There’s wasn’t a lot going on Monday, so I packed up early. Besides, I was born on a President’s birthday (Lincoln), so like everyone with that profile, I celebrate my birthday on the designated observed holiday. So happy birthday to me!

• This Maine caucus debacle, including the new revelation that some tallies of results went to a spam folder and therefore weren’t counted, should be enough to end the entire caucus process entirely, if anyone were being real about it.

• The Obama Administration’s war on medical pot baffles Kevin Drum, but isn’t this just “tough on crime” winning out going into an election year?

• I called Romney coming back in Michigan several days ago, especially after hearing about the SuperPACs outspending Santorum 29-1 or something, so the tightening of the past few days confirms those expectations. I don’t think endorsement-flippers like Mike DeWine will really help Santorum in this regard. He needs more of Foster Friess’ cash.

• John McCain isn’t so ridiculous that he denies the importance of talks with the Taliban to end the Afghanistan war, unlike the man he endorsed for President, Mitt Romney.

• The Administration will no longer defend the blocking of same-sex benefits to military families, a furthering of their challenge to the Defense of Marriage Act.

• I think we can safely call Greece a colonized state at this point. And it’s going as well there as in all those other colonies in the 18th and 19th centuries. [We’ll update about the “agreement” later]

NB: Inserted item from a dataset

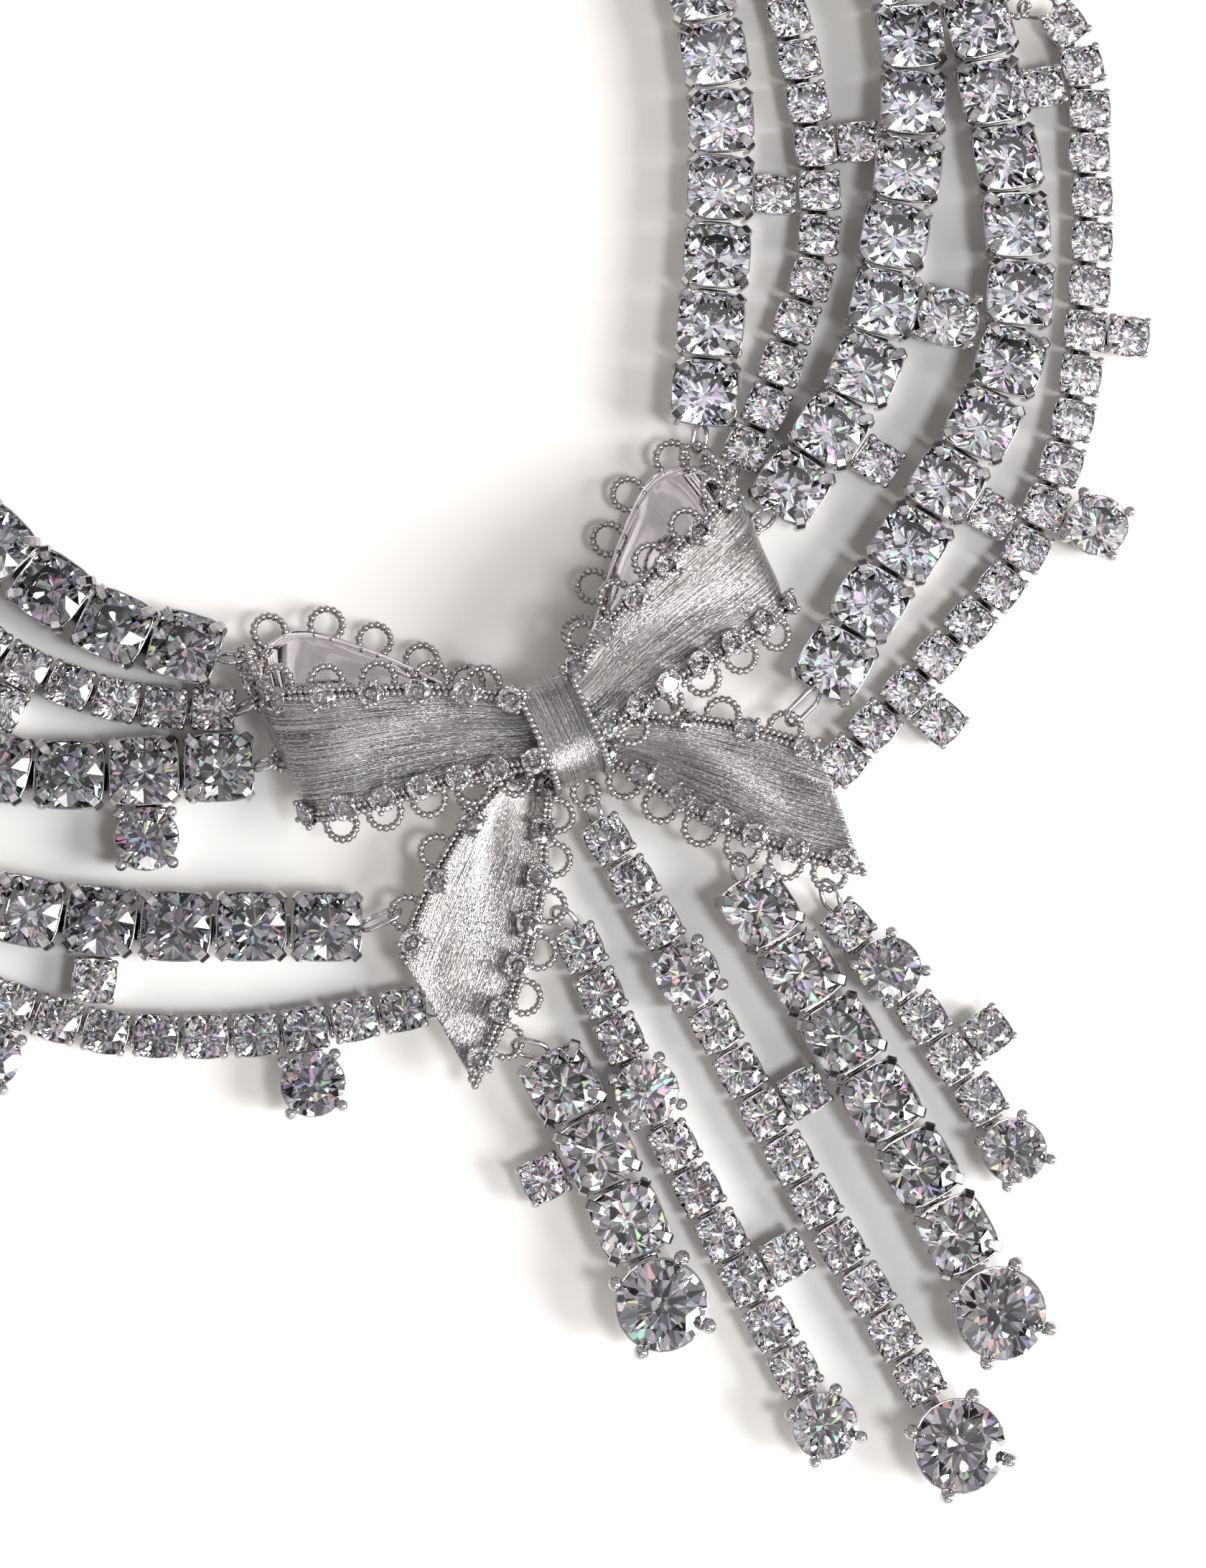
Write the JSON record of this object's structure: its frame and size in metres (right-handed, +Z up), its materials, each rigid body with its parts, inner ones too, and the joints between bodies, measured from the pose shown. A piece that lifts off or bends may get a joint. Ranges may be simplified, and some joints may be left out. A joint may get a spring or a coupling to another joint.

87 members of Congress, from both parties, wrote to the President to essentially let him know they were listening when Leon Panetta said that the combat mission in Afghanistan would be curtailed a year, ending in 2013 instead of 2014.

• More on that Modern Monetary Theory piece that was in WaPo from Jared Bernstein and Kevin Drum. Let’s at least have this debate in public instead of pretending that “everyone agrees” on deficit reduction.  Dean Baker, like Krugman before, sees Keynes and asks, “what’s modern about it?”

“Sacrificing disease prevention in the name of budget austerity.” Those Modern Monetary Theorists are looking better and better.

• What if insurance companies don’t really like the idea of giving out free contraceptive coverage? I would say “big deal,” but considering the precarious ground upon which this contraception compromise finds itself, it may actually be one.

• This Paul Babeu story is practically the model for these conservative hypocrites. At least he owned up to being gay, a new wrinkle in this genre.

• Is there really a shortage of skilled factory workers? I’d tend to think this is more about factory owners who don’t want to take the time to train anyone even slightly.

• Presidential elections were bumping along at relatively the same level of funding until 2004. I blame the blogs. (More seriously, I think you can chalk this up to 527 spending and the first Presidential candidate in modern history to opt out of public financing, along with the inflation of TV advertising and even spending on fundraising.)

• Juan Cole writes that the oil sanctions against Iran aren’t hurting that country nearly as much as the citizens of the West, and with oil prices at a 9-month high, I’d tend to believe him.

• Syrian forces are massing outside Homs for what could be a final assault against the protest movement.

• Members of the IAEA are in Tehran for nuclear talks.

• The horrific story of Jefferson County, Alabama continues.

• More examples of entertainment companies trying to turn a buck off of Whitney Houston’s death.